1976年3月、幸之助はNHKのテレビ番組に出演した。視聴者である中小企業の経営者から「統率力を得るためにはどうすればよいか」という質問を受け、こう答えた。
「これはね、自分で会得しないとしゃあないですな。こうすればいいとか、ああすればいいとか、言うことを聞いて参考にすることはよろしいけど、本当にそれを身につけるにはね、自分で体験して、悟らなければしゃあないですな」
みずから会得するしかないという幸之助の回答に、具体的な手法を期待していた経営者はがっかりしたことだろう。しかし幸之助は、自分があえてノウハウなどを教えない理由として、十数年前の『徳川家康』のベストセラー現象に触れる。

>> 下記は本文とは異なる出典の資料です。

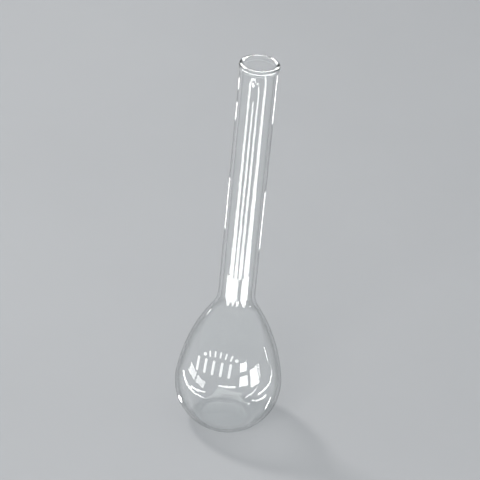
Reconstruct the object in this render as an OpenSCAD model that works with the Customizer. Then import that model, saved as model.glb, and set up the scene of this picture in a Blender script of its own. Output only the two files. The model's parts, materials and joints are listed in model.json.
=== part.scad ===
// Long-necked glass flask that stands upright on its own flattened base.
// Sizes are in millimetres and +Z is up. The origin is the middle of the base, level with the
// surface that the flask stands on. The printed marks face -Y.

/* [Ball] */
// Outer diameter of the ball
ball_d = 58.4; // [52:0.2:64]
// Height of the ball's centre above the table
ball_z = 24.1; // [22:0.1:25]
// Wall thickness of the ball, the shoulder and the base
ball_wall = 1.4; // [1:0.1:1.8]

/* [Base] */
// Radius of the rounded heel between the ball and the base
heel_r = 6; // [5:0.5:8]
// Width of the flat ring that touches the table
foot_ring_w = 2; // [1:0.5:3]
// Rise of the pushed-up middle of the base
punt_rise = 1.2; // [0.6:0.1:1.8]

/* [Shoulder] */
// Radius of the long outward curve from the ball up to the throat
shoulder_r = 104; // [90:1:120]
// Angle above the ball's equator at which that curve begins
shoulder_from = 7.6; // [5:0.1:10]
// Radius of the hollow curve that turns the shoulder into the neck
throat_r = 20.4; // [16:0.1:24]

/* [Neck] */
// Overall height of the flask
flask_h = 218; // [180:1:260]
// Outer diameter of the neck
neck_d = 20; // [19:0.1:22]
// Diameter of the bore through the neck and the mouth
bore_d = 16.4; // [15:0.1:17]

/* [Rim] */
// Outer diameter of the bead around the mouth
bead_d = 21; // [20.6:0.1:23]
// Height of the bead
bead_h = 3.4; // [3:0.1:4]

/* [Printed marks] */
// Thickness of the fired enamel
enamel_t = 0.12; // [0.1:0.01:0.3]
// Height of the middle of the row of bars
bars_z = 46.2; // [42:0.1:48]
// How far the row of bars sits to the left of the other marks
bars_left = 3; // [0:0.5:5]
// Number of bars
bar_count = 5; // [3:1:6]
// Distance between neighbouring bars
bar_pitch = 4.6; // [3:0.1:5]
// Height of one bar
bar_h = 8.2; // [4:0.1:9]
// Width of one bar
bar_w = 1.4; // [0.8:0.1:2]
// Height of the middle of the row of ticks
ticks_z = 53.5; // [52:0.1:55]
// Radius of the curve that the ticks and dots stand on
ticks_curve_r = 28; // [20:1:60]
// Number of ticks
tick_count = 5; // [3:1:5]
// Distance between neighbouring ticks
tick_pitch = 3; // [2:0.1:3]
// Height of one tick
tick_h = 3.4; // [2:0.1:4]
// Width of one tick
tick_w = 0.9; // [0.5:0.1:1.2]
// Diameter of the dots at the ends of the ticks
dot_d = 1.9; // [1:0.1:2.5]
// Distance from the middle tick to each dot
dot_at = 8.8; // [8:0.1:10]

/* [Hidden] */
$fn = 128;

ball_r = ball_d / 2;
neck_r = neck_d / 2;
bore_r = bore_d / 2;
glass_tint = "aliceblue";
glass_alpha = 0.4;

// The heel is tangent to the ball inside it and to the table
heel_x = sqrt(pow(ball_r - heel_r, 2) - pow(ball_z - heel_r, 2));
// The punt is a shallow dome that meets the table inside the foot ring
punt_edge_r = heel_x - foot_ring_w;
punt_r = (pow(punt_edge_r, 2) + pow(punt_rise, 2)) / (2 * punt_rise);
punt_z = punt_rise - punt_r;

// Middle of the shoulder curve, beyond the flask's axis, where that curve is tangent to the ball
shoulder_x = (ball_r - shoulder_r) * cos(shoulder_from);
shoulder_z = ball_z + (ball_r - shoulder_r) * sin(shoulder_from);
ball_top_z = ball_z + ball_r * sin(shoulder_from);

// The throat's outer curve is tangent to the shoulder and to the neck. Its inner curve has its
// middle at the same height, and is tangent to the shoulder's inside and to the bore.
throat_rise = sqrt(pow(shoulder_r + throat_r, 2) - pow(neck_r + throat_r - shoulder_x, 2));
throat_angle = atan2(throat_rise, neck_r + throat_r - shoulder_x);
shoulder_in_r = shoulder_r - ball_wall;
bore_reach = bore_r - shoulder_x;
throat_in_r = (pow(throat_rise, 2) / (shoulder_in_r - bore_reach) - shoulder_in_r - bore_reach) / 2;
shoulder_top_z = shoulder_z + shoulder_r * sin(throat_angle);
neck_bottom_z = shoulder_z + throat_rise;

bead_stub = 1;
neck_top_z = flask_h - bead_h - bead_stub;
slab_w = ball_r + 1;

// Point on the shoulder curve at height z
function skin_angle(z) = asin((z - shoulder_z) / shoulder_r);
function skin_x(z) = shoulder_x + shoulder_r * cos(skin_angle(z));

// Everything from the axis outwards between two heights
module slab(from_z, to_z) {
    translate([0, from_z])
        square([slab_w, to_z - from_z]);
}

// Everything below the line from the ball's middle through the heel's middle
module base_side() {
    far = 2;
    polygon([[0, ball_z], [far * heel_x, ball_z - far * (ball_z - heel_r)], [0, -ball_r]]);
}

// Half-section of the base, filled from the axis out to its outer skin or its inner one
module base_half(wall) {
    difference() {
        union() {
            translate([0, wall])
                square([heel_x, heel_r]);
            translate([heel_x, heel_r])
                circle(heel_r - wall);
            translate([0, heel_r])
                square([heel_x, ball_z - heel_r]);
        }
        translate([0, punt_z])
            circle(punt_r + wall);
    }
}

module base() {
    color(glass_tint, glass_alpha)
        rotate_extrude()
            intersection() {
                difference() {
                    base_half(0);
                    base_half(ball_wall);
                }
                base_side();
            }
}

module ball() {
    color(glass_tint, glass_alpha)
        rotate_extrude()
            difference() {
                intersection() {
                    translate([0, ball_z])
                        difference() {
                            circle(ball_r);
                            circle(ball_r - ball_wall);
                        }
                    slab(-1, ball_top_z);
                }
                base_side();
            }
}

module shoulder() {
    color(glass_tint, glass_alpha)
        rotate_extrude()
            intersection() {
                translate([shoulder_x, shoulder_z])
                    difference() {
                        circle(shoulder_r);
                        circle(shoulder_in_r);
                    }
                slab(ball_top_z, shoulder_top_z);
            }
}

module throat() {
    color(glass_tint, glass_alpha)
        rotate_extrude()
            intersection() {
                difference() {
                    translate([bore_r + throat_in_r, neck_bottom_z])
                        circle(throat_in_r);
                    translate([neck_r + throat_r, neck_bottom_z])
                        circle(throat_r);
                }
                slab(shoulder_top_z, neck_bottom_z);
            }
}

module neck_tube() {
    color(glass_tint, glass_alpha)
        rotate_extrude()
            translate([bore_r, neck_bottom_z])
                square([neck_r - bore_r, neck_top_z - neck_bottom_z]);
}

// Rounded bead with a millimetre of the plain neck below it
module rim_bead() {
    lip_r = (bead_d / 2 - bore_r) / 2;
    lip_low_z = flask_h - bead_h + lip_r;
    lip_high_z = flask_h - lip_r;
    color(glass_tint, glass_alpha)
        rotate_extrude() {
            translate([bore_r, neck_top_z])
                square([neck_r - bore_r, lip_low_z - neck_top_z]);
            translate([bore_r, lip_low_z])
                square([2 * lip_r, lip_high_z - lip_low_z]);
            for (z = [lip_low_z, lip_high_z])
                translate([bore_r + lip_r, z])
                    circle(lip_r);
        }
}

// A thin skin over the shoulder that keeps only what the flat drawing covers. The drawing's
// middle is at height z on the -Y side, and it is projected along the glass's own normal.
module enamel(z) {
    deep = 5;
    margin = 9;
    intersection() {
        rotate_extrude()
            intersection() {
                translate([shoulder_x, shoulder_z])
                    difference() {
                        circle(shoulder_r + enamel_t);
                        circle(shoulder_r);
                    }
                slab(z - margin, z + margin);
            }
        translate([0, -skin_x(z), shoulder_z + shoulder_r * sin(skin_angle(z))])
            rotate([90 - skin_angle(z), 0, 0])
                linear_extrude(2 * deep, center = true)
                    children();
    }
}

// Upright bar with round ends
module bar(w, h) {
    square([w, h - w], center = true);
    for (side = [-1, 1])
        translate([0, side * (h - w) / 2])
            circle(w / 2);
}

// Sends its children to the curve of the upper row, x across from its middle
module on_curve(x) {
    lean = asin(x / ticks_curve_r);
    translate([0, -ticks_curve_r])
        rotate(-lean)
            translate([0, ticks_curve_r])
                children();
}

module enamel_dots() {
    color("white")
        enamel(ticks_z)
            for (side = [-1, 1])
                on_curve(side * dot_at)
                    circle(dot_d / 2);
}

module enamel_ticks() {
    color("white")
        enamel(ticks_z)
            for (i = [0 : tick_count - 1])
                on_curve((i - (tick_count - 1) / 2) * tick_pitch)
                    bar(tick_w, tick_h);
}

module enamel_bars() {
    color("white")
        enamel(bars_z)
            for (i = [0 : bar_count - 1])
                translate([(i - (bar_count - 1) / 2) * bar_pitch - bars_left, 0])
                    bar(bar_w, bar_h);
}

rim_bead();
neck_tube();
throat();
shoulder();
ball();
base();
enamel_dots();
enamel_ticks();
enamel_bars();
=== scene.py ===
import itertools
import json
import math
import random
from types import SimpleNamespace

import bpy
import numpy as np
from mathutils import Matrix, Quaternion, Vector


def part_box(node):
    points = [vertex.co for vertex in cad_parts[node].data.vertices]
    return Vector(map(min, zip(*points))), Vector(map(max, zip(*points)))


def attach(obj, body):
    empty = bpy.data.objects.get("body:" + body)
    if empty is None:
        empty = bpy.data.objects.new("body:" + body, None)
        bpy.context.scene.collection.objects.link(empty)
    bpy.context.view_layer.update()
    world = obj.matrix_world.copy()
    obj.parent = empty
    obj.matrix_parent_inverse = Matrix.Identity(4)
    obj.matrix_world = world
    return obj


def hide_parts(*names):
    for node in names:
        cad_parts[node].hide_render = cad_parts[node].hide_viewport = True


# The glass is rebuilt as smooth lathe meshes, one for each glass node of the CAD, and the enamel
# marks keep their CAD shape. Most bright shapes in the glass are reflections of lights and cards
# that nothing else sees.

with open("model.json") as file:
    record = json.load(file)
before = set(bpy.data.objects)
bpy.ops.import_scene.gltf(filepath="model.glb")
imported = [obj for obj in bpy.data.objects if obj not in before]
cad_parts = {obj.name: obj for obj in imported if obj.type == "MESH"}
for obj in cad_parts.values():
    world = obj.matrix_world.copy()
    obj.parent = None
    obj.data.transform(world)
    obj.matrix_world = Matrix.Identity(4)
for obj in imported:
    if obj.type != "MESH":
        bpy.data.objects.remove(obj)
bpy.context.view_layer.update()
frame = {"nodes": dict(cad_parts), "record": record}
MM = 0.001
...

当時、周囲の人たちは、「こういう時はこういうことをやりよったのや、これはいいな」などと言って、同書をあたかも経営のハウツー本であるかのように読んでいた。幸之助はこうした風潮に危機感を覚え、同書に夢中になっている経営者に対して、「家康でない人が家康の通りにしたら失敗する。そんなん読んで真似したらあかんぞ」と忠告をしたという。
幸之助はこのエピソードを紹介した上で、「自分なくして傍の意見を聞くというのは非常に危険や」と視聴者に向けて述べ、人に教えを請う前に、まずは自分の考えをしっかり持つことが大切だと強調した。
天分を生かすには
幸之助がなぜ、「模倣の人」であることに否定的であったのか。それは、人間にはそれぞれ天与の個性・特質、つまり天分が与えられており、その天分が生かされないことほど不幸なことはないと考えていたからだ。ほかの人とは与えられた天分が異なるのに、模倣をしていてはそれを生かすことが難しい。
逆に、天分を生かした仕事をしている人は、幸之助によると、社会的地位や所得の高低にかかわりなく、生き生きとして喜びに満ちあふれている。天分を生かせるかどうかが、その人の生きがいや幸せにかかわってくるのだ。幸之助が会社経営において適材適所を心がけたのは、組織を活性化する狙いもあった一方で、社員一人ひとりが天分を見出し、生きがいを持って働けるようにしたいとの思いからだった。
ただ、自分の天分を見つけるというのは、実際には簡単ではない。では、いかにして発見すればよいのか。幸之助いわく、第一に、天分を見出したいと強く願うこと。そうすれば、日常生活の中でおのずと見出せる場合が多いという。第二に、偏りのない素直な心で自分を客観視すること。そもそも誤った自己認識では天分を生かすことができない。
この二点の実践に努め、自分の天分を見出し、存分に発揮していく――。これこそまさに確固たる「自分流」の生き方だといえるだろう。